One would say for example that Prince's 'Cutz' song is a self-indulgent song, where the sound of scissors is used as the only musical instrument of that song.
 
Dangerous

it always sounds to me like it was made out of a vision of a performance, not the usual other way around
 
Honestly, half of the tracks on Dangerous. Great songs but very few of them warrant their runtimes, in my opinion. We don’t need the extended introduction to “Will You Be There,” the two minutes of looped choruses on “Who Is It,” the father/son bit before “Black or White,” etc.

Slice off a minute on each and they’re much more palatable.
 
I don’t see the big deal in songs running over 3 to 4 minutes. Honestly what is the problem? Short attention spans (I don’t buy this, it doesn’t exist imo) ? Too busy with life (I can understand this)?
When I’m really into the vibe of a song I find it terrible that it ends after 3,5 minutes, I think songs are often at their best in their final 2 minutes or so and Who Is It is a prime example for this.

I hear the same discussion going with films. People find 3 hour plus movies too long but again when I get sucked into the world they created I have no problems with long runtimes. I have more problems with 4 or 5 different storylines in films than I have with its running time.
 
I don’t see the big deal in songs running over 3 to 4 minutes. Honestly what is the problem? Short attention spans (I don’t buy this, it doesn’t exist imo) ? Too busy with life (I can understand this)?
When I’m really into the vibe of a song I find it terrible that it ends after 3,5 minutes, I think songs are often at their best in their final 2 minutes or so and Who Is It is a prime example for this.

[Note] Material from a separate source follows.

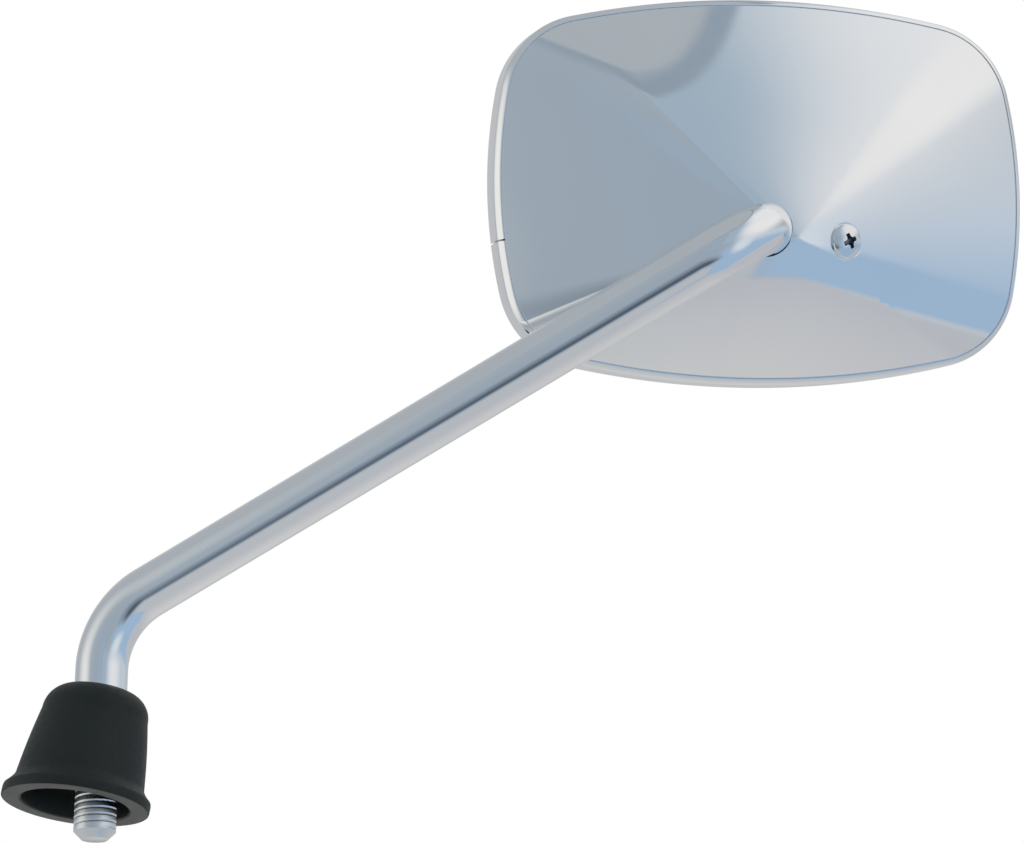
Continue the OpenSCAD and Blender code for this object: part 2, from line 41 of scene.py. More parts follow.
# Sizes in millimetres. Those of the boot's wall and lip, the rim's bead and the seam follow the photograph more
# closely than the source's solids do, and the thread and the screw's cross are here alone
ROD_R = 5.0
STUD_R = 4.0
STUD_LEN = 21.2
STUD_CHAMFER = 1.5
THREAD_PITCH = 1.25
THREAD_DEPTH = 0.17
THREAD_HALF = 0.17
THREAD_TIP_GAP, THREAD_TIP_FADE = 1.6, 0.8
THREAD_TOP_GAP, THREAD_TOP_FADE = 0.6, 1.2
SHOULDER_Z = 8.6
FOOT_LEN = 11.7
LOWER_BEND_R = 15.9
ROD_RISE = radians(24.7)
ROD_LEN = 123.4
UPPER_BEND_R = 12.0
UPPER_BEND = radians(95.5)
UPPER_TWIST = radians(24.3)
NECK_R = 3.0
NECK_TAPER = 1.6
NECK_START = 0.4
NECK_LEN = 8.9
BALL_R = 5.0

BOOT_H = 22.3
BOOT_TOP = 7.7
BOOT_SHOULDER_R = 10.0
BOOT_SHOULDER_ROUND = 5.0
BOOT_BASE_R = 12.1
BOOT_LIP_H = 4.2
BOOT_LIP_OUT = 1.83
BOOT_BORE_R = 10.1
BOOT_COLLAR_TILT = radians(8)
BOOT_NOD = radians(2.2)
BOOT_ROOF = 4.4
BOOT_LEAN = radians(10)
BOOT_MOUTH_TILT = radians(6)
BOOT_LEAN_TURN = radians(202)
BOOT_GAP = 0.06
BOOT_BULGE = 0.15
BOOT_FLARE = 1.5
BOOT_LIP_EDGE_TOP, BOOT_LIP_EDGE_LOW = 1.9, 1.5
BOOT_LIP_ROUND = 0.22
BOOT_MOUTH_BEVEL = 0.5
BOOT_ROOF_ROUND = 1.6

HALF_W = 53.57
HALF_H = 37.77
LONG_R = 181.0
SHORT_R = 97.5
CORNER_R = 18.0
HEAD_YAW = radians(36.2)
HEAD_PITCH = radians(-14.7)
HEAD_ROLL = radians(5.2)
BALL_IN_HEAD = Vector((-4.4, -9.7, 15.2))
BAND_DEPTH = 7.5
BAND_T = 0.7
BACK_LIP = 1.2
FRONT_LIP = 2.2
FRONT_EDGE_R = 0.9
SEAM_DROP = 10.0
SEAM_GAP = 0.35
DOME_H = 22.6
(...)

People with short attention spans can just enjoy the radio edits. And totally agree on who is it.
 
No.

It is- similar rhythmic patterns, baseline, vocal delivery, themes of love and suspicion. It’s all been done before. As much as I like the song, it often feels like it was envisioned to be another “Billie Jean” rather than something entirely new.
 
It is- similar rhythmic patterns, baseline, vocal delivery, themes of love and suspicion. It’s all been done before. As much as I like the song, it often feels like it was envisioned to be another “Billie Jean” rather than something entirely new.
How are any of those musical qualities similar? The lyrical angle I can kind of get, but that’s not a very strong case you’ve got there.
 
How are any of those musical qualities similar? The lyrical angle I can kind of get, but that’s not a very strong case you’ve got there.
They’re both driven by a prominent syncopated baseline complemented by his falsetto, and both build tension through multitrack layering.
 
'The Lost Children' would be the most self indulgent: that was really something only Michael himself liked and was waiting for
 
They’re both driven by a prominent syncopated baseline complemented by his falsetto, and both build tension through multitrack layering.
The same can be said of a multitude of his songs. I mean, all of his album songs “build tension through multitrack layering.” That’s what you aim for with multitrack recording, after all.

And by the way, there’s not a whole lot of falsetto in Who Is It?
 
They’re both driven by a prominent syncopated baseline complemented by his falsetto, and both build tension through multitrack layering.
Neither one of these songs has a falsetto. Billie Jean is up-tempo, Who Is It is midtempo. Billie Jean has the drum beat as the dominant element, the baseline drives the melody, and the synths compliment them. Who Is It has his beatboxing converted to a beat with synths behind it and a chorus that's ultimately a lot more complex than Billie Jean's.